Chancellor Merkel, who was known as the “climate chancellor” when she first took office in 2005 after making a name for herself as environment minister, had vowed to prioritise the issue in her final term in office.
In September, after months of debate, her government passed a climate package that forms the heart of the new law.
The environment minister, Svenja Schulze, told reporters after the vote: “I am very happy that the centrepiece of the package, the climate action law, has now been passed. It is the central point, the linchpin, with which climate policy in Germany will really change.”
Germany is Europe’s largest economy, and it has sought for years to revolutionise its energy sector by replacing fossil fuels with renewable energy such as solar, wind and biogas while cutting climate-killing emissions.
However, the country fell behind this year, and the government admitted that it would be able to cut emissions by only 32 per cent of 1990s levels by 2020, not the targeted goal of 40 per cent.
Under the new law, ministries must make specific emissions reductions in their sectors, such as energy, transportation or housing, and take additional steps if necessary, to meet them.
An important element of the package is a domestic carbon pricing scheme that will force companies to pay an initial €10, for a tonne of carbon dioxide emissions from heating and transportation.
Climate scientists and members of the Greens Party have derided the price, which is to increase to €35 by 2025, as too low to be effective.
The Greens Party hold more seats in the upper house of Parliament, reflecting their representation in Germany’s 16 states, and have vowed to use their strength there and in regional legislatures to tighten aspects of the law.

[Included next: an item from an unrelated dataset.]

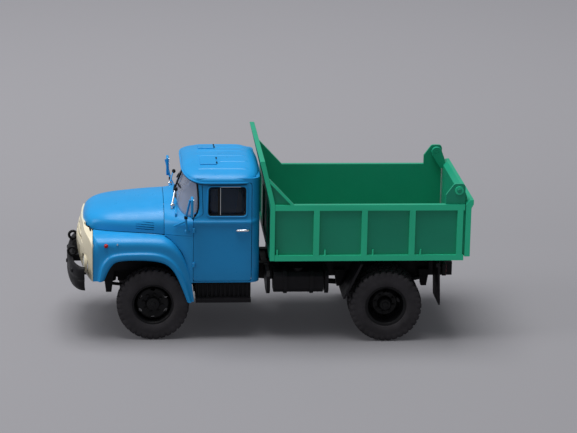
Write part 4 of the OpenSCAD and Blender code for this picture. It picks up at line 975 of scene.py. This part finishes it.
def grille_cutters(side):
    """Two long slots over a row of upright ones, and the lamp's bowl."""
    outlines = []
    for z, end in ((34.4, 12.6), (32.6, 16.2)):
        outline = [(1.2, z + 0.45), (1.2, z - 0.45), (end - 2, z - 0.5), (end, z - 1.6), (end + 0.6, z - 0.9),
                   (end - 1.4, z + 0.45)]
        outlines.append(rounded([(side * y, z) for y, z in outline], 0.4, 3))
    for i in range(GRILLE_SLOTS):
        near = 1.0 + i * SLOT_PITCH
        far = near + SLOT_W
        outline = [(near, 31.0 - 0.02 * i * i), (far, 31.0 - 0.02 * (i + 1) ** 2), (far, 23.4), (near, 23.4)]
        outlines.append(rounded([(side * y, z) for y, z in outline], 0.3, 2))
    angles = [2 * math.pi * k / 40 for k in range(40)]
    outlines.append([(side * LAMP_Y + 3.05 * math.cos(a), LAMP_Z + 3.05 * math.sin(a)) for a in angles])
    return [prism(outline, "yz", *GRILLE_CUT, front) for outline in outlines]


def build_grille():
    rows = []
    for z in GRILLE_LEVELS:
        half = sampled(GRILLE_HALF, z)
        edge_x = grille_x(half, z)
        back_x = 19.72 if z < 35.9 else edge_x - 0.3
        row = [front(back_x, half, z), front(lerp(back_x, edge_x, 0.6), half, z)]
        row += [front(grille_x(half * s, z), half * s, z) for s in
                (1, 0.97, 0.92, 0.85, 0.77, 0.68, 0.58, 0.47, 0.36, 0.24, 0.12, 0)]
        rows.append(mirrored_row(row))
    panel = smooth_panel("grille_skin", rows, 0.9, ALL_CREAM)
    cut_with(panel, [cutter for side, _ in SIDES for cutter in grille_cutters(side)], angle=50)
    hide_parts("grille_panel")
    rows = [[front(grille_x(y, z) - 1.7, y, z) for y in (-17, -14, -10, -5, 0, 5, 10, 14, 17)]
            for z in (22.6, 25, 28, 31, 34, 36.4)]
    grid_piece("radiator_mesh", rows, "chassis", MESH, "black_plastic", levels=1, thickness=0.3)


def build_lamps():
    for side, tag in SIDES:

        def at_lamp(x, b, c):
            return front(22.0 + x, side * LAMP_Y + b, LAMP_Z + c)

        pieces = [turned("lamp_bowl_" + tag, LAMP_BOWL, at_lamp, *ALL_CHROME),
                  turned("lamp_lens_" + tag, LAMP_LENS, at_lamp, "chassis", LENS, "lamp_glass"),
                  turned("lamp_ring_" + tag, LAMP_RING, at_lamp, *ALL_CREAM)]
        replace_all(pieces, "head_lamps")
        turned("side_marker_" + tag, MARKER, lambda x, b, c: front(15.3 + b, side * (24.5 + x), 32.5 + c),
               "chassis", RED_LENS, "red_plastic", steps=24)
        turned("marker_screw_" + tag, MARKER_SCREW, lambda x, b, c: front(11.6 + b, side * (24.5 + x), 33.0 + c),
               *ALL_CHROME, steps=20)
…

Included in the €54 billion, spending package are incentives for buying electric cars, replacing oil-burning furnaces and better insulating private properties.
The law also includes tax breaks for train tickets and tax increases to be levied on the price of airline tickets, all aimed at making it more attractive for people to choose trains, which emit lower levels of carbon dioxide, over higher-emitting planes.
At the same time, the package includes increased benefits for commuters to avoid a backlash as occurred in France, where a proposed gas tax increase set off months of violent demonstrations by the “Yellow Vest” movement.
Further incentives in the law foresee supporting the expansion of green energy, such as allowing communities a stake in local wind parks.
Lawsuits have slowed the building of many proposed wind parks, hampering their expansion.